As far as I’m concerned BYEOS is the easiest most comprehensive frame focus and capture software for DSLR’s ( I’m sure Back yard Nikon would be similar ) They are not the complete package , capture stack and process etc.... but hey the work well , never had an issue in 4 years with my Canon 600D ( I still use my Canon for planetary imaging , see attached images ) Does NINA do planetary with the DSLR ?
Attached are my notes on SNR and Noise etc.. for your info
Cheers
Martin
Yes Martin, NINA is giving me a hard time with my humble Nikon. I read online that using the EQ6-R snap port will override the 30 second limit. So I’ve ordered another cable which I receive in a week. I hope to revisit the Horsehead, get much more data, fix the spider vane and image in hopefully cooler conditions.

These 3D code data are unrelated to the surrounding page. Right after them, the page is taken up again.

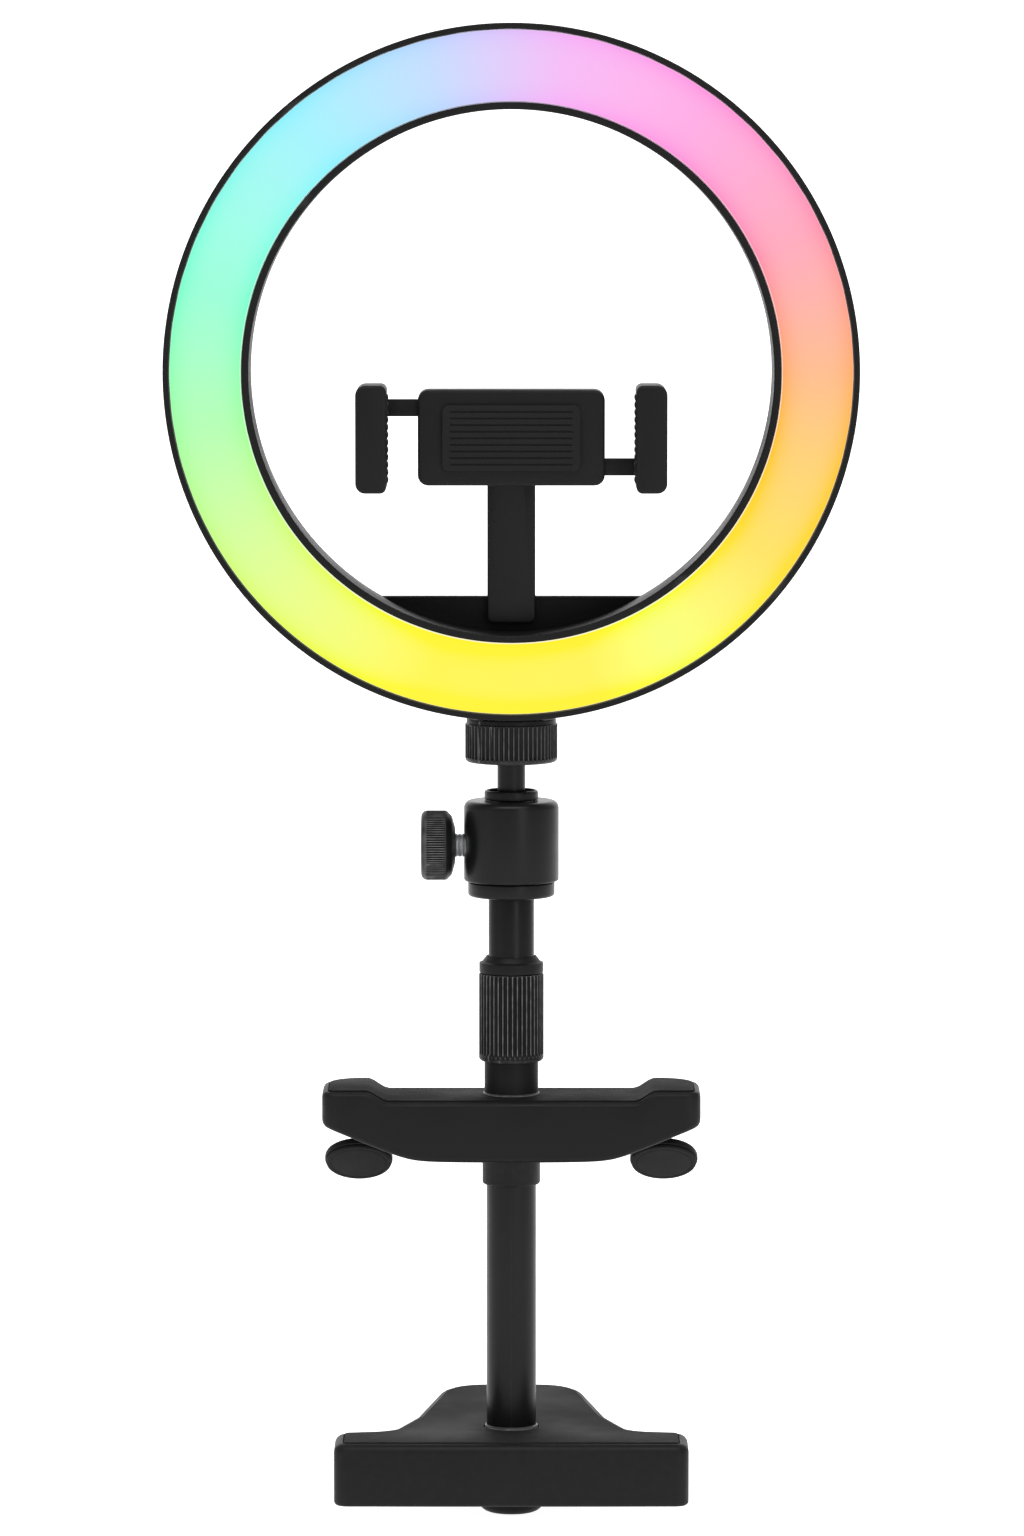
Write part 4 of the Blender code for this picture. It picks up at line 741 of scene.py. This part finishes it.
fit(lathe("locknut_knurled", nut_profile, ON_POLE, 58 * 10, ribs=nut_ribs), "stem_nut", ribbed_metal,
    "locknut")


# ---- Ring lamp's shell ----
# A black moulded channel, open to the front, with rounded back edges and six sunk screw holes. A flat
# web closes the foot of its hole, and a boss at the bottom takes the stem.
SHELL_LOW, SHELL_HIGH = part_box("rear_shell")
ring_radius = SHELL_HIGH.x
ring_z = SHELL_HIGH.z - ring_radius
hole_radius = ring_radius - 0.0248
ring_front, ring_back = POLE_Y - SHELL_LOW.y, POLE_Y - SHELL_HIGH.y
OUTER_LIP, INNER_LIP, BACK_WALL, BACK_ROUND = 0.0017, 0.0021, 0.0020, 0.0060
IN_RING = Matrix.Translation((0, POLE_Y, ring_z)) @ Matrix.Rotation(math.radians(90), 4, "X")
outer_wall, inner_wall = ring_radius - OUTER_LIP, hole_radius + INNER_LIP
shell_profile = eased([(ring_radius, ring_front, 0.0005), (ring_radius, ring_back, BACK_ROUND),
                       (hole_radius, ring_back, BACK_ROUND), (hole_radius, ring_front, 0.0005),
                       (inner_wall, ring_front, 0.0001), (inner_wall, ring_back + 0.0070),
                       (inner_wall + 0.0045, ring_back + BACK_WALL),
                       (outer_wall - 0.0045, ring_back + BACK_WALL),
                       (outer_wall, ring_back + 0.0070), (outer_wall, ring_front, 0.0001)])
shell = lathe("lamp_shell", shell_profile, IN_RING, 256)
screw_circle = (ring_radius + hole_radius) / 2
sinks = []
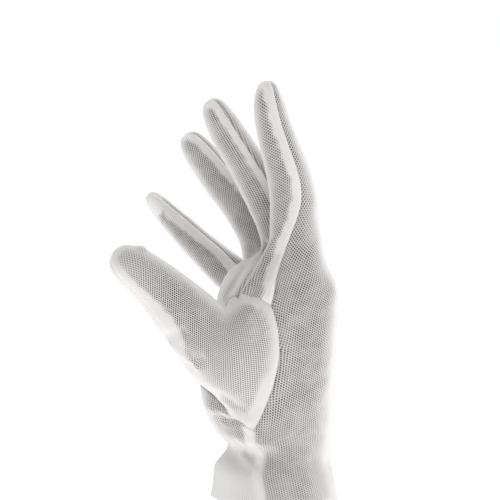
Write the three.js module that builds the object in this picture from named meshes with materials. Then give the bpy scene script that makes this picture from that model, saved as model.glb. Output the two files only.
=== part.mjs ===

I am looking into BYEOS, but I just love so many of the NINA features, my favorite being the easy polar alignment within half an arc minute, which doesn’t hurt my guiding. I don’t even need to have the OTA parked as I have an obstruction directly south. That said, I could always polar align with NINA, then switch to BYEOS for imaging. Let’s see if this cable fixes the issue first.

Thanks again for the guiding parameters, I am consistently getting a total error of 0.65 which is way within the “good enough” margin for 1,000 mm focal length.